Discount at 10% annual rate  (222,274)
     
Standardized measure of discounted future net cash flows $556,061 

 

Future cash inflows are computed by applying the appropriate average of the first-day-of-the-month price for each month within the period January through December of each year presented, adjusted for location and quality differentials on a property-by-property basis, to year-end quantities of proved reserves. For oil and NGL volumes the average Texas intermediate spot price of $51.34 per barrel is adjusted by field for quality, transportation fees, and market differentials. For gas volumes, the average Henry Hub spot price of $2.98 per MMBTU is adjusted by field for energy content, transportation fees, and market differentials.

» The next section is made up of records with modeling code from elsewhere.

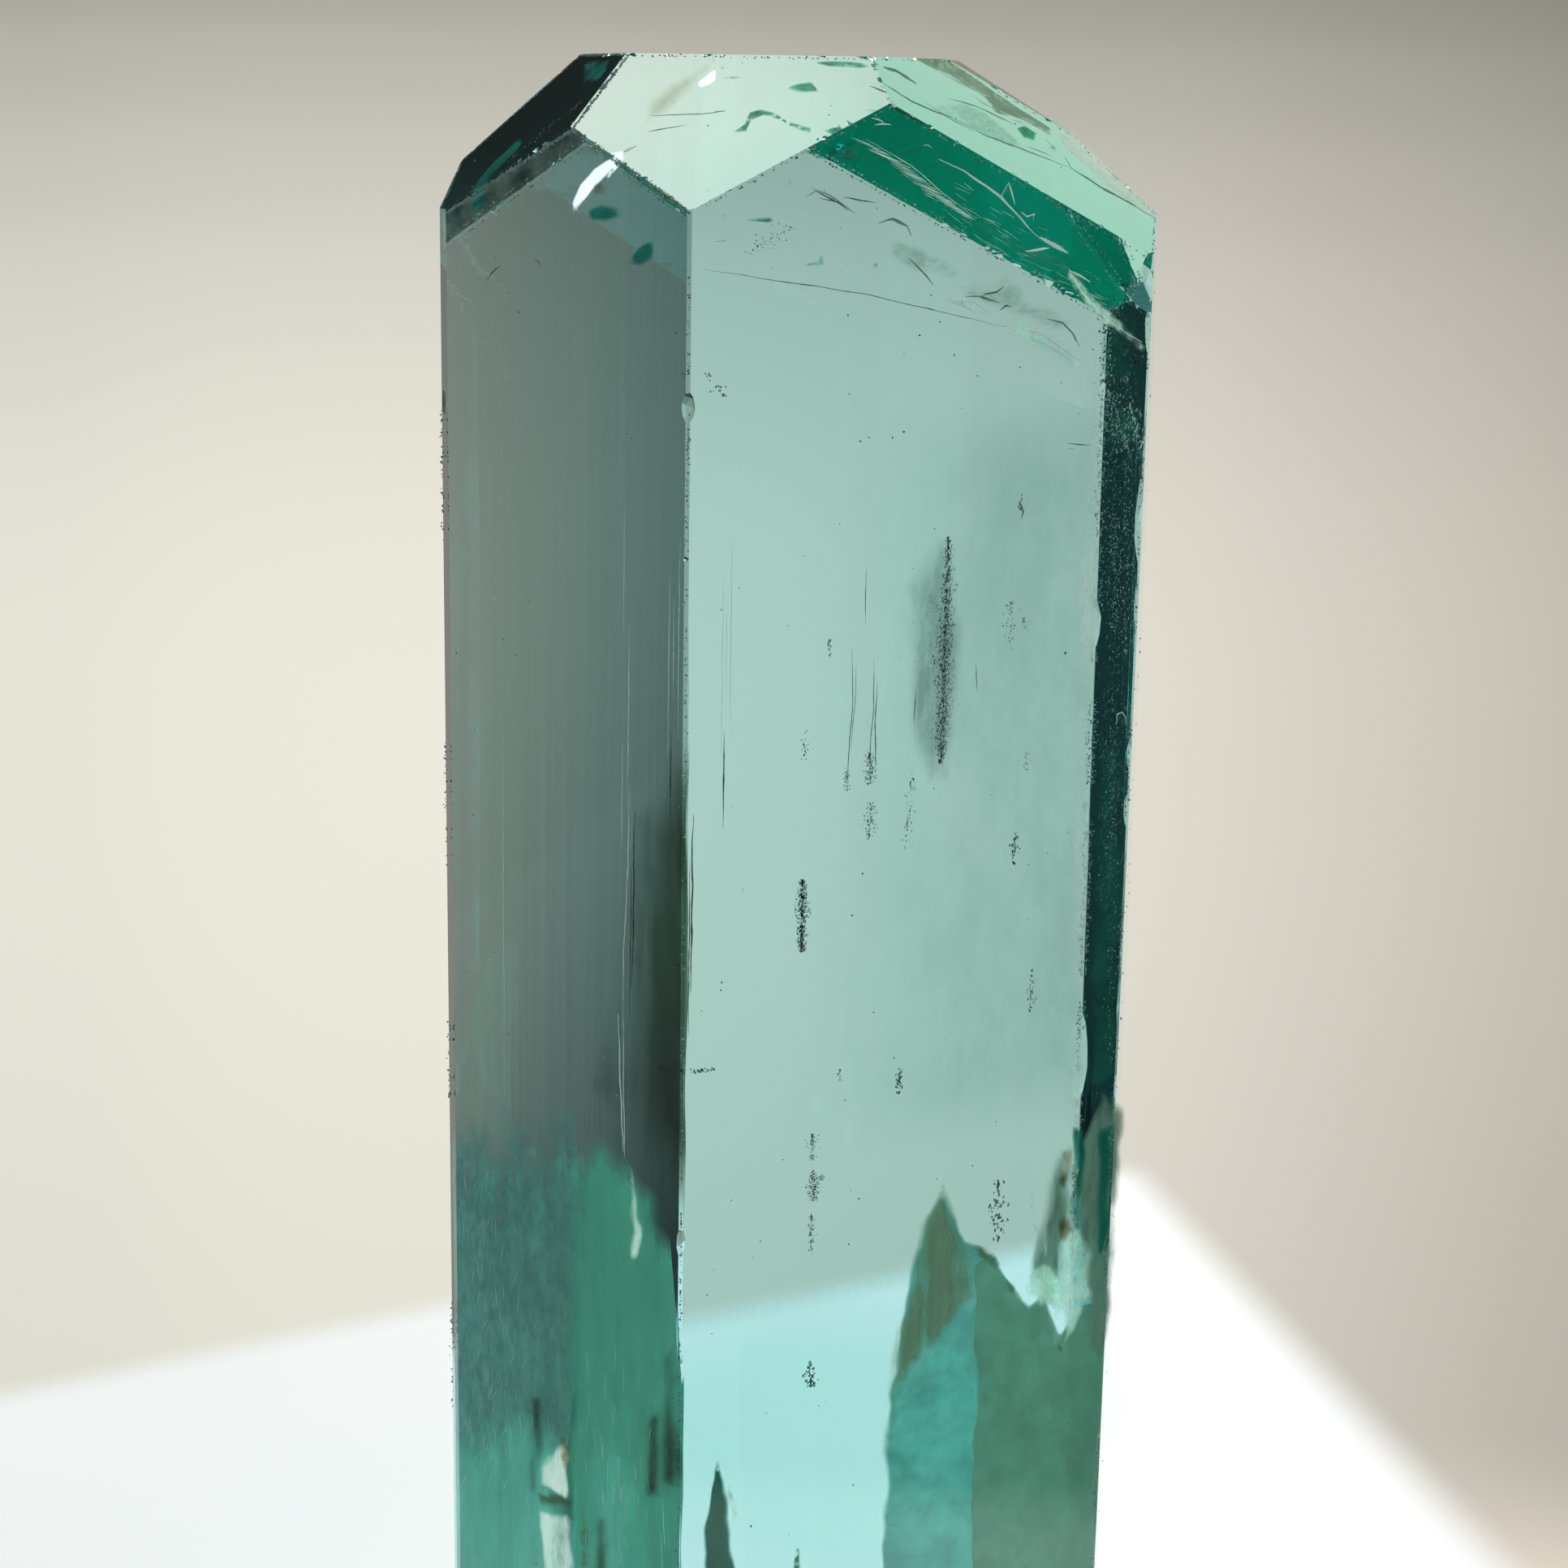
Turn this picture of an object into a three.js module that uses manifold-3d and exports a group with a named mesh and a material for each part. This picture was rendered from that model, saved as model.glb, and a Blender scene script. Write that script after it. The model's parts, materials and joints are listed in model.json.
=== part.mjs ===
// A single emerald: one upright six-sided beryl crystal with a bevelled tip, cut off flat at its root.
// Millimetres, +Z up. The origin is the middle of the footprint, on the surface that the crystal stands on.
import * as THREE from 'three';
import { mergeVertices } from 'three/addons/utils/BufferGeometryUtils.js';
import Module from 'manifold-3d';

const wasm = await Module();
wasm.setup();

// ---- Driving dimensions -------------------------------------------------------------------------------
const crystalLength = 34;      // root cut to flat tip
const prismTurn = 22.33;       // azimuth of the broad front face, from -Y towards +X, degrees
const faceStep = 60;           // between neighbouring prism faces
const edgeStep = 30;           // from a prism face to the edge beside it
const steepTilt = 44.93;       // second-order pyramid faces, from the flat tip
const gentleTilt = 29.95;      // first-order pyramid face, from the flat tip
const blockMargin = 4;         // how far the raw block stands outside the crystal
const cutterSize = 90;         // side of the box that removes everything beyond one plane

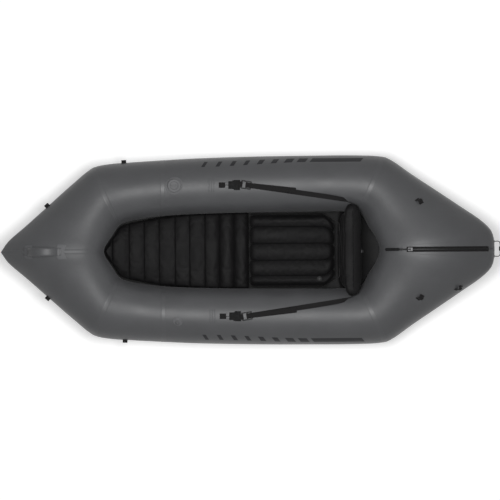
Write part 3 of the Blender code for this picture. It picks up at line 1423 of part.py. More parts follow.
def add_pull():
    """The pull: an eye round the slider's pin and a moulded tab that follows the deck's curve forward."""
    eye = ZIP_PIN_DIAMETER / 2 + RUNNING_GAP
    rim = eye + ZIP_PIN_DIAMETER * 0.45
    pivot = on_slider(0, 0, PULL_PIVOT_LIFT)
    half = PULL_THICKNESS * 1.5
    start = rim * 0.82
    tip_half = ZIP_PULL_DIAMETER / 2
    sides = PULL_SIDES
    points = [on_slider(a, level, PULL_PIVOT_LIFT + b) for level in (-half, half) for radius in (rim, eye)
              for a, b in circle(radius, sides)]
    faces = []
    for k in range(sides):
        n = (k + 1) % sides
        faces.append([k, n, sides + n, sides + k])
        faces.append([2 * sides + k, 2 * sides + n, 3 * sides + n, 3 * sides + k])
        faces.append([k, n, 2 * sides + n, 2 * sides + k])
        faces.append([sides + k, sides + n, 3 * sides + n, 3 * sides + k])
    pull = outward(add_solid("zip_pull", points, faces, BLACK_PLASTIC))
    rings = []
    for k in range(PULL_ROWS + 1):
        share = k / PULL_ROWS
        reach = start + (ZIP_PULL_LENGTH - start) * share
        swell = 0.55 + 0.45 * min(1.0, share * 5) if share < 0.9 else 1.0 - (share - 0.9) * 4
        angle = SLIDER_MIDDLE - reach / ZIP_RADIUS
        lift = PULL_PIVOT_LIFT - (PULL_PIVOT_LIFT - PULL_REST_LIFT) * min(1.0, max(0.0, share - 0.16) * 5)
        middle = on_zip(angle, 0, lift)
        normal = Vector((math.sin(angle), 0, math.cos(angle)))
        rings.append([middle + Vector((0, tip_half * a, 0)) + normal * (PULL_THICKNESS / 2 * b)
                      for a, b in circle(swell, PULL_TAB_SIDES)])
    tab = loft("pull_tab", rings, BLACK_PLASTIC)
    join_to(pull, tab, 0)
    set_origin(pull, pivot)


# Stern cord

# The cord's starboard half, from its grommet to the bead: shares of its reach aft, of the grommets'
# distance from the centreline, and of its droop.
CORD_SHARES = [(0.00, 1.000, 0.00), (0.19, 1.011, 0.02), (0.42, 1.019, 0.084), (0.63, 1.005, 0.211),
               (0.80, 0.951, 0.392), (0.91, 0.859, 0.596), (0.968, 0.708, 0.789), (0.993, 0.527, 0.932),
               (1.00, 0.319, 1.00), (1.00, 0.00, 1.00)]
BEAD_SIDES = 16


def add_stern_cord():
    """The stern's cord loop: two glued grommets, the cord between them and the bead on it."""
    beside = hull_point(STERN_END - 1, 0)
    end = hull_point(STERN_END, 0)
    point = Vector((end.x, 0, end.z)).lerp(beside, CORD_ANCHOR_Y / beside.y)
    normal = Vector((beside.y, end.x - beside.x, 0)).normalized()
    along = Vector((0, 0, 1)).cross(normal).normalized()
    radius = ANCHOR_DIAMETER / 2
    for side_name, side in SIDES:
        frame = tuple(side_of(v, side) for v in (point, along, normal.cross(along), normal))
        turned(f"cord_grommet_{side_name}", frame,
               [(radius, DRAPE_GAP), (radius, ANCHOR_HEIGHT * 0.6), (radius * 0.7, ANCHOR_HEIGHT),
                (radius * 0.3, ANCHOR_HEIGHT)], BLACK_PLASTIC, SMALL_SIDES)
    start = point + normal * (ANCHOR_HEIGHT + CORD_DIAMETER / 8 + GAP)
    half = [Vector((start.x + CORD_REACH * aft, start.y * across, start.z - CORD_DROOP * down))
            for aft, across, down in CORD_SHARES]
    path = half + [side_of(p, -1) for p in half[-2::-1]]
    curve = bpy.data.curves.new("stern_cord", "CURVE")
    curve.dimensions = "3D"
    curve.bevel_depth = CORD_DIAMETER / 2
    curve.bevel_resolution = 2
    curve.use_fill_caps = True
    curve.resolution_u = 1
    spline = curve.splines.new("POLY")
    spline.points.add(len(path) - 1)
    for knot_point, place in zip(spline.points, path):
        knot_point.co = (*place, 1.0)
    cord = bpy.data.objects.new("stern_cord", curve)
    bpy.context.scene.collection.objects.link(cord)
    curve.materials.append(make_material("stern_cord_webbing", *WEBBING[1:]))
    bead_frame = (half[-1], Vector((1, 0, 0)), Vector((0, 0, 1)), Vector((0, 1, 0)))
    hole = CORD_DIAMETER / 2 + 2 * GAP
    outside = BEAD_DIAMETER / 2
    end = BEAD_LENGTH / 2
    turned_shell("cord_bead", bead_frame, [(hole, -end), (outside * 0.7, -end), (outside, -end * 0.7),
                                           (outside, end * 0.7), (outside * 0.7, end), (hole, end)],
                 BLACK_PLASTIC, BEAD_SIDES)


def build():
    clear_scene()
    add_panels()
    add_seam_tapes()
    add_centre_tapes()
    add_floor()
    add_mat()
    add_seat()
    add_backrest()
    add_main_valve()
    add_oral_valve()
    add_cushion_valves()
    for side_name, side in SIDES:
        add_anchor(side_name, side)
        add_buckle(side_name, side)
        add_strap(side_name, side)
        add_lower_webbing(side_name, side)
    add_tie_loops()
    add_handle()
    add_zip()
    add_stern_cord()


build()
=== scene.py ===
# Inflatable packraft, dressed over its measured frame: bow at -X, stern at +X, starboard at +Y.

import math

import bmesh
import bpy
from bpy.props import FloatProperty, FloatVectorProperty, IntProperty, PointerProperty
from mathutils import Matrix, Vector, noise


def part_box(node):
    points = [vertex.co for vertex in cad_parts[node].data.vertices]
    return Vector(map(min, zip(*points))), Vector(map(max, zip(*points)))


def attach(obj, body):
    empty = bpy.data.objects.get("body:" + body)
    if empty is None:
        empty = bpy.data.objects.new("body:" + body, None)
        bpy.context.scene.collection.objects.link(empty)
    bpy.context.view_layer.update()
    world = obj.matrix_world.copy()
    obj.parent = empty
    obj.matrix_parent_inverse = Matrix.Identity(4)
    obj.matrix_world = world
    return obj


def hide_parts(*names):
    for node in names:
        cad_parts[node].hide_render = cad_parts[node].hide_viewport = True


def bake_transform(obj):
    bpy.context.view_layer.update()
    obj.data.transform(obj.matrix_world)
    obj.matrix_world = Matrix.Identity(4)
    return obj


bl_info = {
    "name": "Packraft",
    "version": (1, 0, 0),
    "blender": (4, 5, 0),
    "location": "3D View > Sidebar > Packraft",
    "description": "Fabric, cushions, webbing, fittings and stage for an inflatable packraft",
    "category": "Add Mesh",
}

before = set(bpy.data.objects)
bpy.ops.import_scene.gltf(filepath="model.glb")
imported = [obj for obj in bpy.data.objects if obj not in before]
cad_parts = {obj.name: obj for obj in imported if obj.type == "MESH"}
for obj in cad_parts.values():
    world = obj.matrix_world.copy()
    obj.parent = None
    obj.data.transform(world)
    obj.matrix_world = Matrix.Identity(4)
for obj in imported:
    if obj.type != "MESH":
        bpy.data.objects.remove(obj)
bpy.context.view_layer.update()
SIDES = [("starboard", 1), ("port", -1)]


# Small helpers

def blend_between(a, b, share):
    return a + (b - a) * share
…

All prices are held constant throughout the lives of the properties. The discounted future cash flow estimates do not include the effects of the Company’s derivative financial instruments.

 

-24-

 

Changes in Standardized Measure of Discounted Future Net Cash Flows Relating to Proved Reserves—The following is a summary of the changes in the standardized measure of discounted future net cash flows for the proved oil and natural gas reserves during the year ended December 31, 2017 (in thousands):

 

Standardized measure, beginning of year $396,033 
     
Changes during the year:    
  Sales, net of production  (115,704)
  Net change in prices and production costs  71,180 
  Changes in future development costs  (28,059)
  Development costs incurred  52,009 
  Accretion of discount  39,603 
  Net change in income taxes (1)  —   
  Purchase of reserves in place  —   
  Extensions and discoveries  29,153 
  Sales of reserves in place  —   
  Net change due to revision in quantity estimates  89,028 
  Changes in production rates (timing) and other  22,818 
     
           Total  160,028 
     
Standardized measure, end of year $556,061 

 

(1)The Company’s calculation of the standardized measure of discounted future net cash flows and the related changes therein do not include the effect of the estimated future income tax expenses because the Company is not subject to federal or state income taxes on income from proved oil and gas reserves.